Above all, there is the prime minister’s popularity that has exponentially boosted the confidence that India is now transitioning to the big league. Modi has fulfilled the long-felt aspirations of millions who were ashamed at India remaining confined to the world’s underprivileged club.
That revitalisation was also very apparent at the socio-psychological level, felt by millions of Hindus and the non-elite who were mocked and marginalised for decades for their beliefs even in independent India. Made to feel inferior because of the language they spoke and their lack of proficiency in English, they were relieved by Modi from an innate sense of inequality through booster shots of self-respect, confidence and pride regarding their language, religion, culture, and worldview.
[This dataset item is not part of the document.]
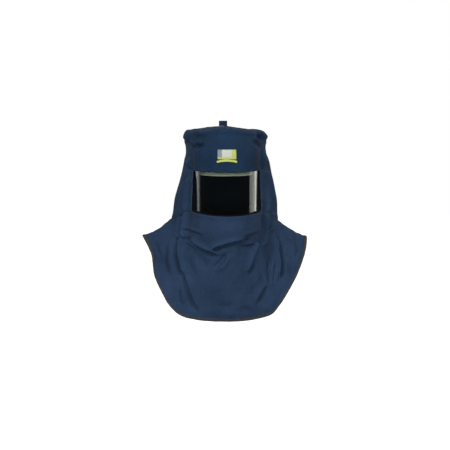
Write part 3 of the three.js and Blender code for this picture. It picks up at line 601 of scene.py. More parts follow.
def knot_gap(a, b):
    """The spacing of two control points that keeps a curve through them free of loops."""
    return ((a - b) ** 2).sum(-1, keepdims=True) ** 0.25


def spline(points, at, closed=False):
    """Points on the smooth curves through rows of control points."""
    at = np.asarray(at, float)
    count = len(points)
    if closed:
        start = np.floor(at).astype(int) % count
        weight = at - np.floor(at)
        four = [points[(start + k) % count] for k in (-1, 0, 1, 2)]
    else:
        start = np.clip(np.floor(at).astype(int), 0, count - 2)
        weight = at - start
        more = np.concatenate([[2 * points[0] - points[1]], points, [2 * points[-1] - points[-2]]])
        four = [more[start + k] for k in (0, 1, 2, 3)]
    a, b, c, d = four
    mid = knot_gap(b, c)
    mid = np.where(mid < 1e-4, 1.0, mid)
    before, after = knot_gap(a, b), knot_gap(c, d)
    before = np.where(before < 1e-4, mid, before)
    after = np.where(after < 1e-4, mid, after)
    leave = ((b - a) / before - (c - a) / (before + mid) + (c - b) / mid) * mid
    reach = ((c - b) / mid - (d - b) / (mid + after) + (d - c) / after) * mid
    w = weight.reshape((-1,) + (1,) * (points.ndim - 1))
    return b + leave * w + (3 * (c - b) - 2 * leave - reach) * w**2 + (2 * (b - c) + leave + reach) * w**3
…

This track record and his long list of achievements have helped Modi overcome the problem that was the bane of his predecessor—trust deficit. Not even Jawaharlal Nehru—who occupied the prime minister’s post as Mahatma Gandhi’s chosen one and dominated the political space for a long time with no big competitor in sight—was fortunate to enjoy the credibility that Modi today enjoys. His detractors may remain in denial, but this should interest social scientists and behavioural psychologists in how public trust makes a politician invincible. Not the least of the big connect that Modi enjoys today, 10 years into power in New Delhi, is his humble background. Born into a poor OBC family, his achievements, his simple language, his desire to scale every mountain in his path, despite his obvious social handicaps, all of these resonate with ordinary people who see him as one of them, a man who has made it big but never by disowning his roots.